Which leads me to believe the Cavs might make a run at a marquee free agent like Marcin Gortat or Pau Gasol. Neither man is likely to be confused for Tim Duncan. But both Gortat and Gasol are better players than any of the big men currently on roster. Gortat offers a defined inside presence and rim protector. Gasol offers better rim protection than what they have now (he still deserves that soft label) but his polished offensive game is worlds apart from what the Cavs have now.
If neither of those pan out, the Cavs might make a run at one of the more dangerous prospects (if they're so inclined) available via trade; namely: Larry Sanders or Roy Hibbert. Both come with baggage and question marks. Both could be massive disaster or miracle heaves. It's difficult to say and let's hope that finding rim protection and a good pick-and-roll system doesn't come to a Hail Mary play like that.
And on top of that, look at this roster. Go ahead. I'll wait.
Now assume they're losing CJ Miles, Luol Deng, and Spencer Hawes. And ignore Alonzo Gee being there. He's not really on the team anymore.
Are you comfortable with only three players on that roster not registering double digit minutes? Are you feeling good about none of those guys notching 30 minutes a game?

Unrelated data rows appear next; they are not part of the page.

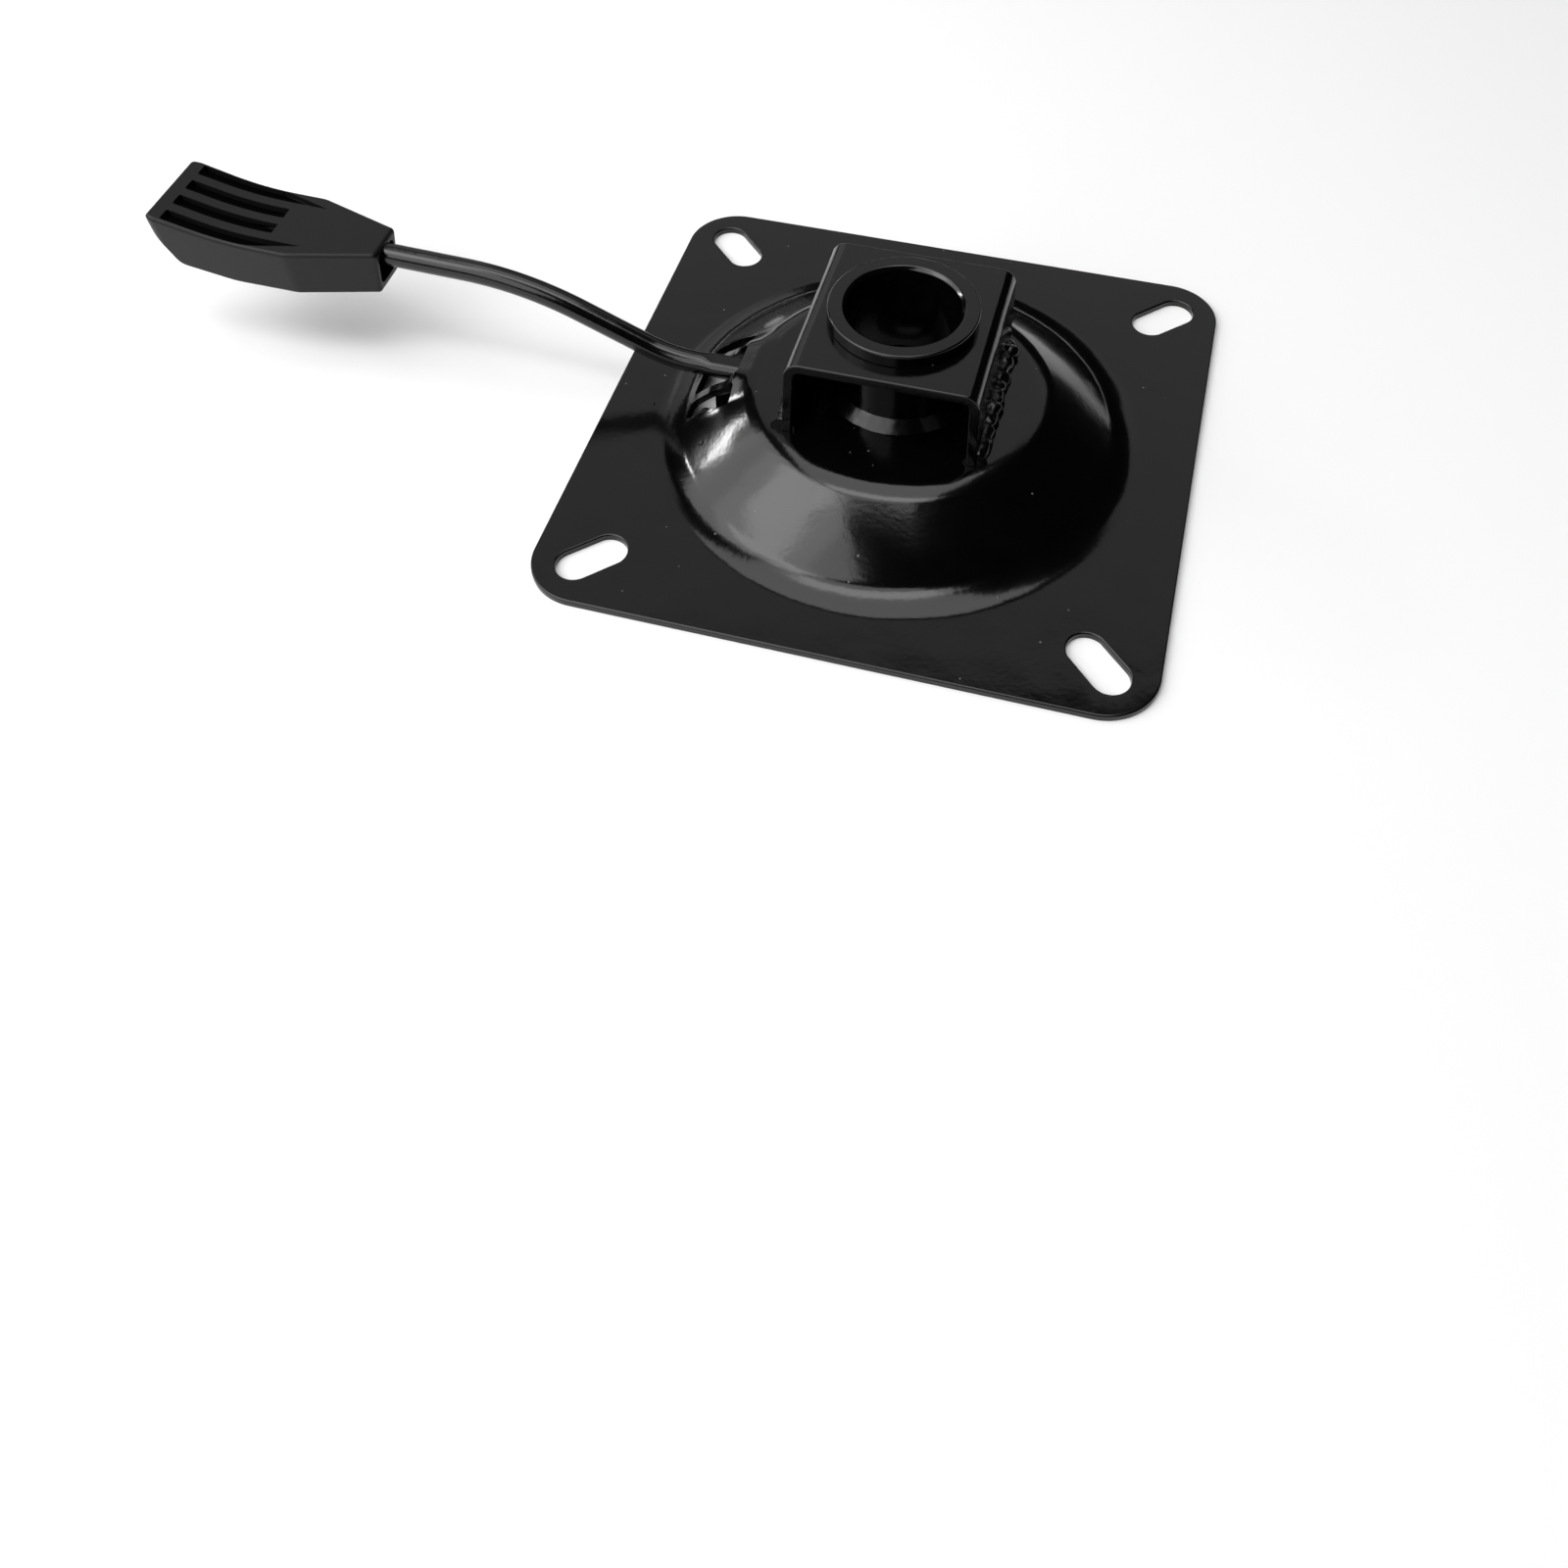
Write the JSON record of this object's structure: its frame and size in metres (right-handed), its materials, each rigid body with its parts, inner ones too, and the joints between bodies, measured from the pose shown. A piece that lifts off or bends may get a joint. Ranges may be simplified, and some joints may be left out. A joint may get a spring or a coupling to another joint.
{
  "type": "swivel stool seat plate with gas lift lever",
  "caption": "Square pressed-steel stool seat plate with a domed middle, a welded socket for a gas lift's cone and a hinged release lever with a moulded grip.",
  "frame": {"origin": "centre of the square plate, on its flat underside, which the seat is screwed to", "axes": "+Z along the socket's bore, away from the seat; the lever points along -X; +Y completes the frame"},
  "size_m": [0.2798, 0.155, 0.0437],
  "materials": {
    "black_painted_steel": "gloss black paint over pressed steel",
    "weld_paint": "gloss black paint over weld beads",
    "lever_bar_paint": "gloss black paint over steel bar",
    "moulded_grip": "fine matt black moulding"
  },
  "bodies": {
    "plate": {"base_plate": "black_painted_steel", "channel_bracket": "black_painted_steel", "socket_bush": "black_painted_steel", "socket_weld": "weld_paint", "bracket_weld_left": "weld_paint", "bracket_weld_right": "weld_paint"},
    "lever": {"lever_rod": "lever_bar_paint", "pivot_pin": "lever_bar_paint", "lever_grip": "moulded_grip"}
  },
  "joints": [
    {"name": "lever_pivot", "type": "hinge", "parent": "plate", "child": "lever", "pos_m": [-0.042, 0, 0.0081], "axis": [0, 1, 0], "range_deg": [0, 10]}
  ]
}
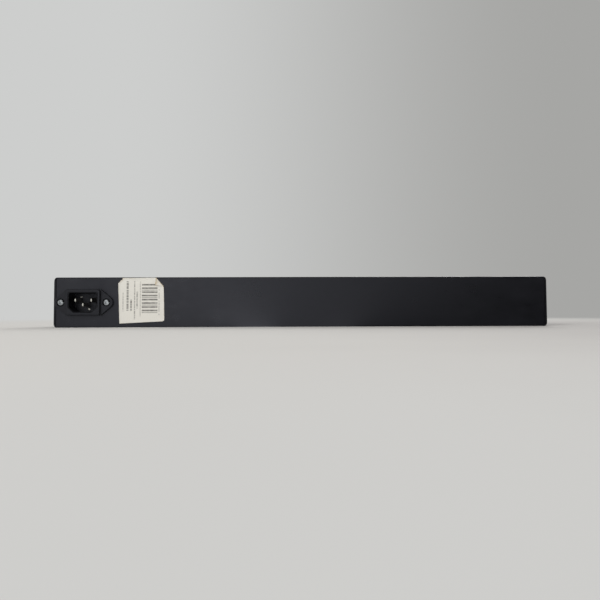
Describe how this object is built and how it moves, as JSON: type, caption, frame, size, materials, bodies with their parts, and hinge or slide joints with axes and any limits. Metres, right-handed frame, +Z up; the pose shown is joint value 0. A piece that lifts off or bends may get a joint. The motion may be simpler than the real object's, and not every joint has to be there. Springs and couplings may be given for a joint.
{
  "type": "rack power strip",
  "caption": "Rack power strip: extruded channel with mains outlet modules, rocker switch and reset breaker in front, and a mains inlet on the back.",
  "frame": {"origin": "middle of the underside of the whole part's box", "axes": "+X along the strip towards the end with the mains inlet, -Y out of the front with the outlets, +Y out of the back with the inlet and label, +Z up"},
  "size_m": [0.44, 0.057, 0.0444],
  "materials": {
    "black_coating": "satin black powder coat on extruded aluminium",
    "black_abs": "fine moulded texture",
    "black_nylon": "moulded, satin",
    "red_rocker": "polished moulding",
    "brass": "stamped strip",
    "nickel": "nickel plated, dull bright",
    "zinc_steel": "bright zinc plate",
    "label_paper": "uncoated, worn at the edges",
    "brown_wire": "insulated wire",
    "blue_wire": "insulated wire",
    "green_wire": "insulated wire, green with a yellow stripe"
  },
  "bodies": {
    "strip": {"housing_channel": "black_coating", "end_cap_left": "black_abs", "end_cap_right": "black_abs", "end_cap_left_screw_low": "zinc_steel", "end_cap_left_screw_high": "zinc_steel", "end_cap_right_screw_low": "zinc_steel", "end_cap_right_screw_high": "zinc_steel", "outlet_1": "black_nylon", "outlet_2": "black_nylon", "outlet_3": "black_nylon", "outlet_4": "black_nylon", "outlet_5": "black_nylon", "outlet_6": "black_nylon", "outlet_7": "black_nylon", "outlet_8": "black_nylon", "bus_bar_live": "brass", "bus_bar_neutral": "brass", "bus_bar_earth": "brass", "blank_plate": "black_nylon", "control_plate": "black_nylon", "switch_body": "black_nylon", "switch_terminal_live_in": "brass", "switch_terminal_live_out": "brass", "switch_terminal_neutral_in": "brass", "switch_terminal_neutral_out": "brass", "breaker_body": "black_nylon", "breaker_nut": "black_nylon", "breaker_terminal_in": "brass", "breaker_terminal_out": "brass", "inlet_body": "black_nylon", "inlet_pin_live": "nickel", "inlet_pin_neutral": "nickel", "inlet_pin_earth": "nickel", "inlet_screw_left": "zinc_steel", "inlet_screw_right": "zinc_steel", "inlet_nut_left": "zinc_steel", "inlet_nut_right": "zinc_steel", "earth_stud": "zinc_steel", "earth_nut": "zinc_steel", "earth_lug_inlet": "nickel", "earth_lug_bar": "nickel", "rear_label": "label_paper", "wire_live_inlet": "brown_wire", "wire_live_breaker": "brown_wire", "wire_live_switch": "brown_wire", "wire_neutral_inlet": "blue_wire", "wire_neutral_switch": "blue_wire", "wire_earth_inlet": "green_wire", "wire_earth_bar": "green_wire"},
    "rocker": {"switch_rocker": "red_rocker"},
    "button": {"reset_button": "black_nylon"}
  },
  "joints": [
    {"name": "rocker_tilt", "type": "hinge", "parent": "strip", "child": "rocker", "pos_m": [0.1078, -0.01934, 0.0222], "axis": [-1, 0, 0], "range_deg": [0, 20]},
    {"name": "button_slide", "type": "slide", "parent": "strip", "child": "button", "axis": [0, -1, 0], "range_m": [0, 0.004]}
  ]
}
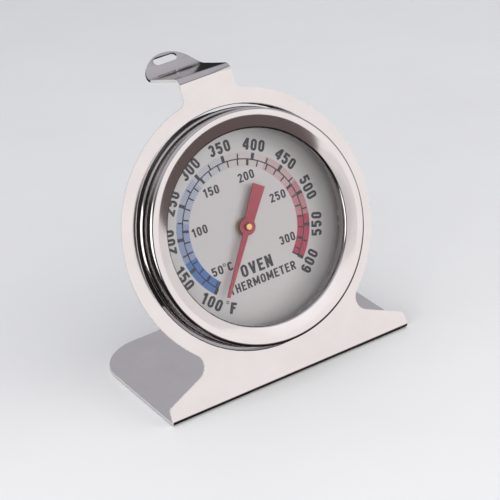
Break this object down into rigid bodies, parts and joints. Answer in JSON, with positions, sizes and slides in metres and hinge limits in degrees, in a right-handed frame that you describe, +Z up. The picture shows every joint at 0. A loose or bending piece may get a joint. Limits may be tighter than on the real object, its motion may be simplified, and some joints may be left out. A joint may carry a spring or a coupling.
{
  "type": "oven thermometer",
  "caption": "Round bimetal dial gauge held in a leaning sheet-metal stand with a flat base plate and a bent hanging tab.",
  "frame": {"origin": "middle of the bounding box's bottom, on the plane the base plate rests on", "axes": "+Z up, the dial faces -Y and leans back, +X to the right when the dial is read"},
  "size_m": [0.0622, 0.0452, 0.0664],
  "materials": {
    "stand_steel": "bright rolled stainless steel, near mirror",
    "bezel_steel": "polished stainless steel",
    "case_steel": "drawn stainless steel, satin",
    "dull_steel": "plain steel, dull",
    "dial_aluminium": "silver-grey printed dial, satin",
    "bimetal": "rolled bimetal strip, straw tinted",
    "brass": "turned brass",
    "pointer_red": "crimson enamel, semi-gloss",
    "clear_glass": "clear flat glass",
    "black_seal": "black heat-resistant sealing ring"
  },
  "bodies": {
    "body": {"bracket": "stand_steel", "bezel": "bezel_steel", "lens": "clear_glass", "lens_seal": "black_seal", "spacer_ring": "dull_steel", "dial_plate": "dial_aluminium", "dial_bush": "brass", "case_cup": "case_steel", "rear_bush": "brass", "bimetal_coil": "bimetal", "coil_anchor": "dull_steel", "anchor_rivet": "dull_steel", "thrust_washer": "dull_steel"},
    "movement": {"pointer": "pointer_red", "pointer_collar": "brass", "pointer_pin": "brass", "spindle": "brass", "coil_arbor": "brass"}
  },
  "joints": [
    {"name": "pointer_turn", "type": "hinge", "parent": "body", "child": "movement", "pos_m": [0, -0.00923, 0.03319], "axis": [0, 0.9415, -0.3371], "range_deg": [-28, 279], "stiffness_Nm_per_rad": 0.0015}
  ]
}
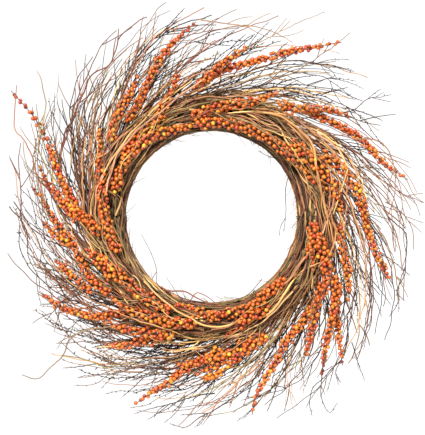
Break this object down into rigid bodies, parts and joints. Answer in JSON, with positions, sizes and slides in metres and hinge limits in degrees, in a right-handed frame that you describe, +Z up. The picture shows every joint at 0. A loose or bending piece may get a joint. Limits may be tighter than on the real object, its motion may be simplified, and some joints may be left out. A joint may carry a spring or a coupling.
{
  "type": "door wreath",
  "caption": "Round harvest door wreath: berry sprays, twigs and vines swirl clockwise round a bound twig ring on a wire frame with a hanger loop.",
  "frame": {"origin": "where a hook bears inside the top of the hanger loop", "axes": "+Z up, the wreath faces -Y and its back is towards +Y and the door, +X to the right as seen from the front"},
  "size_m": [0.6035, 0.099, 0.6187],
  "materials": {
    "base_twigs": "rough dry bark, straw and olive brown",
    "dark_twigs": "matte speckled bark, dark brown with a purple tint",
    "tan_vines": "peeled vine, golden tan, satin",
    "berries": "satin berries from red-orange to yellow-orange on brown stems",
    "frame_wire": "dark brown coated wire, slightly worn",
    "binding_wire": "dark green-brown florist's wire"
  },
  "bodies": {
    "wreath": {"frame_ring_inner": "frame_wire", "frame_ring_outer": "frame_wire", "frame_cross_wire_1": "frame_wire", "frame_cross_wire_2": "frame_wire", "frame_cross_wire_3": "frame_wire", "frame_cross_wire_4": "frame_wire", "base_hank_1": "base_twigs", "base_hank_2": "base_twigs", "base_hank_3": "base_twigs", "base_hank_4": "base_twigs", "binding_wire_1": "binding_wire", "binding_wire_2": "binding_wire", "binding_wire_3": "binding_wire", "binding_wire_4": "binding_wire", "binding_wire_5": "binding_wire", "binding_wire_6": "binding_wire", "twig_branch_01": "dark_twigs", "twig_branch_02": "dark_twigs", "twig_branch_03": "dark_twigs", "twig_branch_04": "dark_twigs", "twig_branch_05": "dark_twigs", "twig_branch_06": "dark_twigs", "twig_branch_07": "dark_twigs", "twig_branch_08": "dark_twigs", "twig_branch_09": "dark_twigs", "twig_branch_10": "dark_twigs", "berry_spray_01": "berries", "berry_spray_02": "berries", "berry_spray_03": "berries", "berry_spray_04": "berries", "berry_spray_05": "berries", "berry_spray_06": "berries", "berry_spray_07": "berries", "berry_spray_08": "berries", "berry_spray_09": "berries", "berry_spray_10": "berries", "berry_spray_11": "berries", "berry_spray_12": "berries", "berry_spray_13": "berries", "berry_spray_14": "berries", "berry_spray_15": "berries", "berry_spray_16": "berries", "berry_spray_17": "berries", "berry_spray_18": "berries", "berry_spray_19": "berries", "berry_spray_20": "berries", "berry_spray_21": "berries", "berry_spray_22": "berries", "berry_spray_23": "berries", "berry_spray_24": "berries", "berry_spray_25": "berries", "berry_spray_26": "berries", "berry_spray_27": "berries", "berry_spray_28": "berries", "berry_spray_29": "berries", "berry_spray_30": "berries", "tan_vine_1": "tan_vines", "tan_vine_2": "tan_vines", "tan_vine_3": "tan_vines"},
    "hanger": {"hanger_loop": "frame_wire"}
  },
  "joints": [
    {"name": "hanger_swing", "type": "hinge", "parent": "wreath", "child": "hanger", "pos_m": [0, 0.00363, -0.05187], "axis": [-1, 0, 0], "range_deg": [0, 165]}
  ]
}
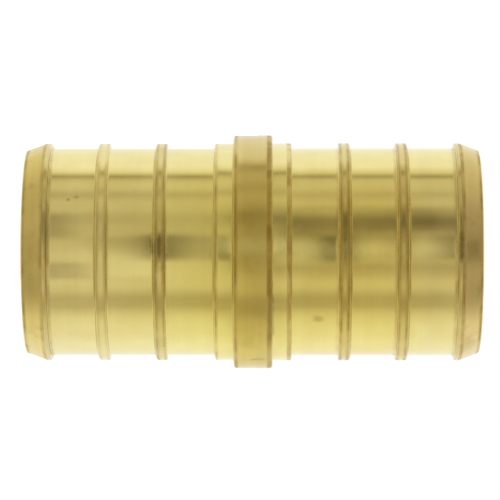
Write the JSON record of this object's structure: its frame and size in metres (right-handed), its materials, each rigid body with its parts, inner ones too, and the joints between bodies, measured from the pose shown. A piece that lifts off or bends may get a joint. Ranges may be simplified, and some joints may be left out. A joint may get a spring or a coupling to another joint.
{
  "type": "pex crimp coupling",
  "caption": "Straight turned brass insert coupling for joining two ends of plastic water tube, with crimp ribs and a lead-in barb at each end and a round stop collar in the middle.",
  "frame": {"origin": "on the axis, in the lower end face that the coupling stands on", "axes": "+Z along the coupling's axis from the lower end to the upper end; X and Y are free because it is round"},
  "size_m": [0.0234, 0.0234, 0.0455],
  "materials": {
    "brass": "bright turned brass with faint tool marks"
  },
  "bodies": {
    "root": {"coupling_body": "brass"}
  },
  "joints": []
}
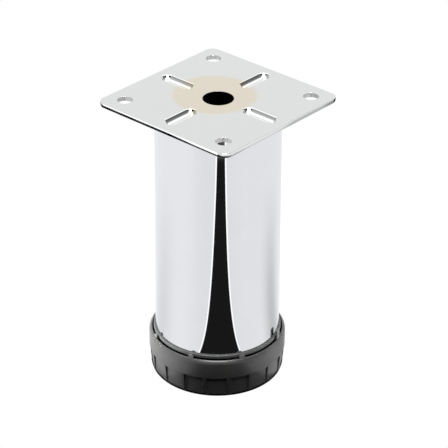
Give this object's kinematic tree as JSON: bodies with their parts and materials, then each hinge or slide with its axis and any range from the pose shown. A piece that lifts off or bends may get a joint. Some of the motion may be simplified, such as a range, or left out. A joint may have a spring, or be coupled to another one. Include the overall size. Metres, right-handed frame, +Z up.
{
  "type": "adjustable cabinet leg",
  "caption": "Round chromed cabinet leg with a square screw-on plate and a plastic foot that screws in and out to level the cabinet.",
  "frame": {"origin": "centre of the foot's base, on the floor, with the foot screwed fully in", "axes": "+Z up along the tube, X and Y along the sides of the square plate"},
  "size_m": [0.055, 0.055, 0.1],
  "materials": {
    "plate_chrome": "bright chrome plate, with a thin straw-coloured zone round the centre hole",
    "tube_chrome": "mirror chrome plate",
    "insert_plastic": "moulded, satin",
    "nut_steel": "zinc plated",
    "screw_steel": "zinc plated",
    "foot_plastic": "moulded, fine satin grain"
  },
  "bodies": {
    "leg": {"mounting_plate": "plate_chrome", "leg_tube": "tube_chrome", "tube_insert": "insert_plastic", "captive_nut": "nut_steel"},
    "screw": {"adjusting_screw": "screw_steel"},
    "foot": {"levelling_foot": "foot_plastic"}
  },
  "joints": [
    {"name": "foot_rise", "type": "slide", "parent": "leg", "child": "screw", "axis": [0, 0, -1], "range_m": [0, 0.012]},
    {"name": "foot_turn", "type": "hinge", "parent": "screw", "child": "foot", "pos_m": [0, 0, 0.01], "axis": [0, 0, -1], "range_deg": [0, 2880]}
  ],
  "couplings": [
    {"joint": "foot_rise", "follows": "foot_turn", "m_per_rad": 0.00023873}
  ]
}
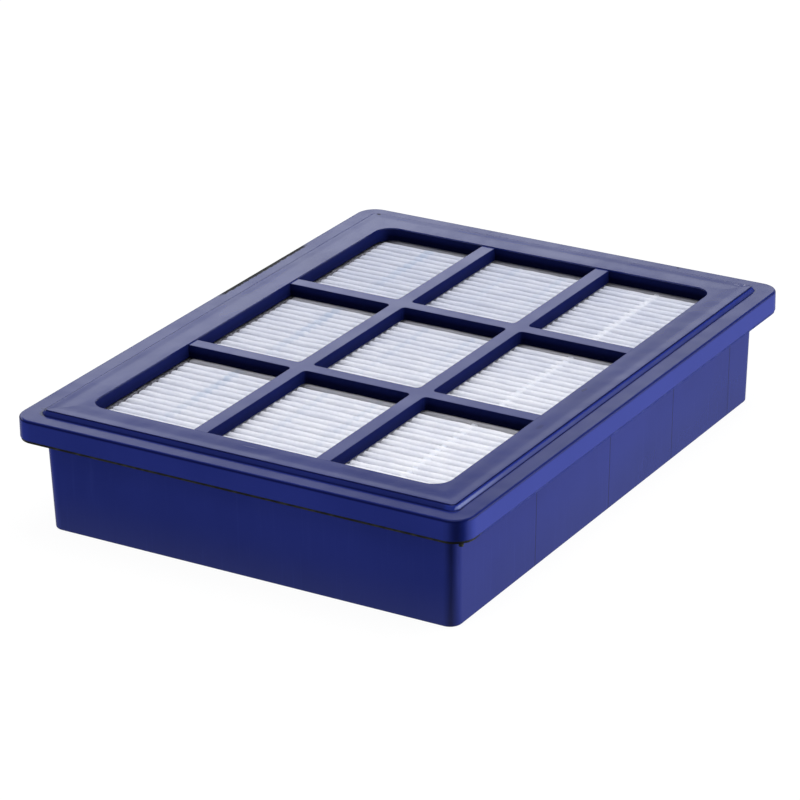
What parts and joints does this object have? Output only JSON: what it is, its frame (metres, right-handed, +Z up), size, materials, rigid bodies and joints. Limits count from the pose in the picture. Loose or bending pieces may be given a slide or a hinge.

Here's the bright side: the Cavs are much, much younger than the Spurs. Nearly everyone on the roster is under 25 (which makes me feel fucking ancient). And the upside for some of these guys is exponential (Wiggins for example). If the Cavs want to duplicate the Spurs, step-for-step, they will fail. They'll fall into the wanna-be category.
If they want to use the Spurs as a guide post to great basketball, that's acceptable. The current incarnation of the back court (Irving, Waiters, Wiggins) has the potential for true greatness, particularly the Irving-Wiggins pairing. If Blatt can install some type of defensive solvent (aka a switch and bait system) and get this team into transition---where they will clearly excel---we could be looking at a juggernaut in the East for a long, long time.
Hell, maybe the Cavs could create the next vogue system on the way there (hint: everyone needs to win three of four lotteries).